In seismic exploration, vibrations are generated, and their arrival times are carefully recorded as they travel from the source to a series of geophones. This method capitalizes on variations in density and elastic properties to interpret subsurface structures by analyzing the travel times of different wavefronts12. SRT is particularly useful for mapping shallow subsurface layers, estimating their thickness, and providing preliminary lithological insights29. By detecting contrasts between solid rock and subsurface voids, SRT effectively reveals changes in the mechanical properties of the ground. Unlike other techniques, such as GPR or ERT, seismic surveys are less constrained by site conditions. Seismic signals are less affected by factors like soil conductivity, and they attenuate more slowly, making this approach effective even in challenging environments11,30,31,32,33,34,35.

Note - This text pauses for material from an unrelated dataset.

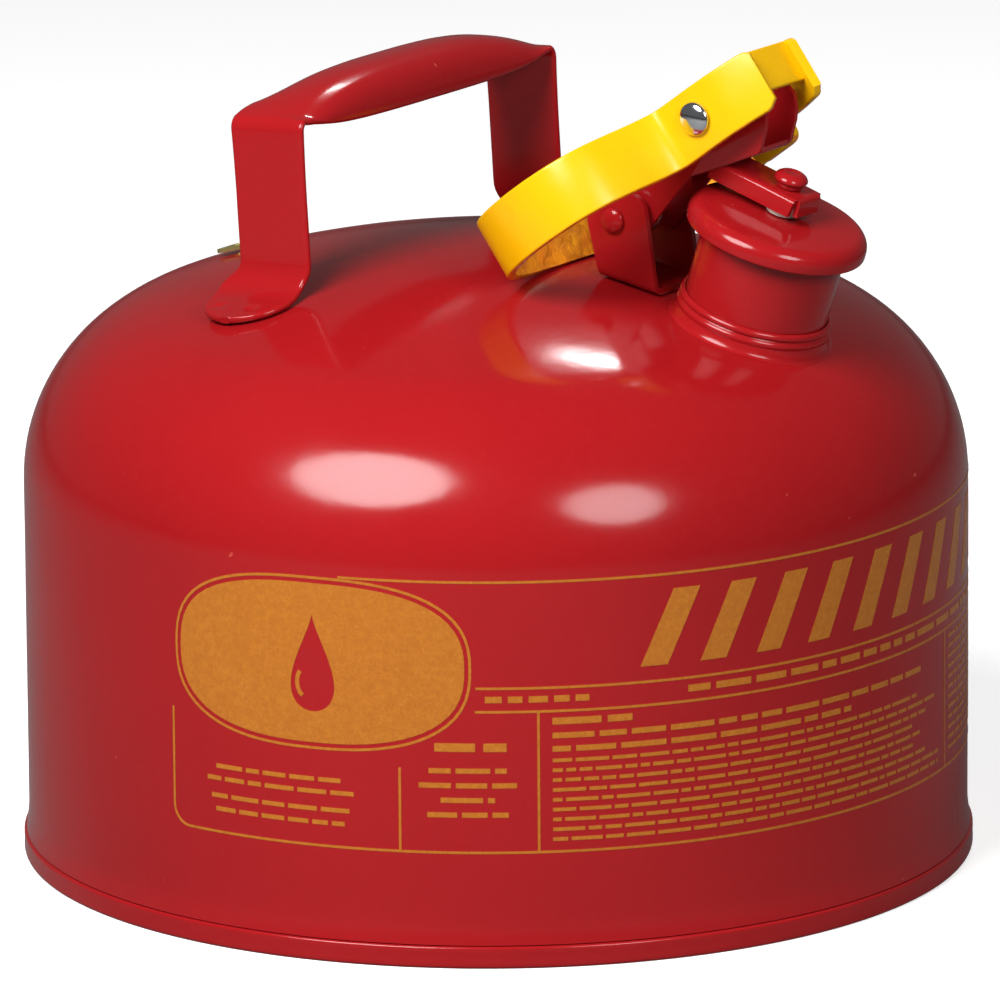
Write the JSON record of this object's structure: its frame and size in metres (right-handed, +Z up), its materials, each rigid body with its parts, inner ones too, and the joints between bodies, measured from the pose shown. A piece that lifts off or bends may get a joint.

In this study, three linear seismic refraction arrays were deployed to cover the survey area (Fig. 3a), primarily in an east-west direction. Each array featured a consistent 3-metre spacing between geophones, resulting in a total profile length of 72 metres. The data were collected using a multichannel OYO seismograph (24 channels), equipped with 40 Hz vertical geophones. A rigid steel plate was struck with a 20 kg sledgehammer to serve as a seismic energy source (Fig. 3b).

Fig. 3: Geophysical survey setup and data acquisition strategy in the Saqqara study area.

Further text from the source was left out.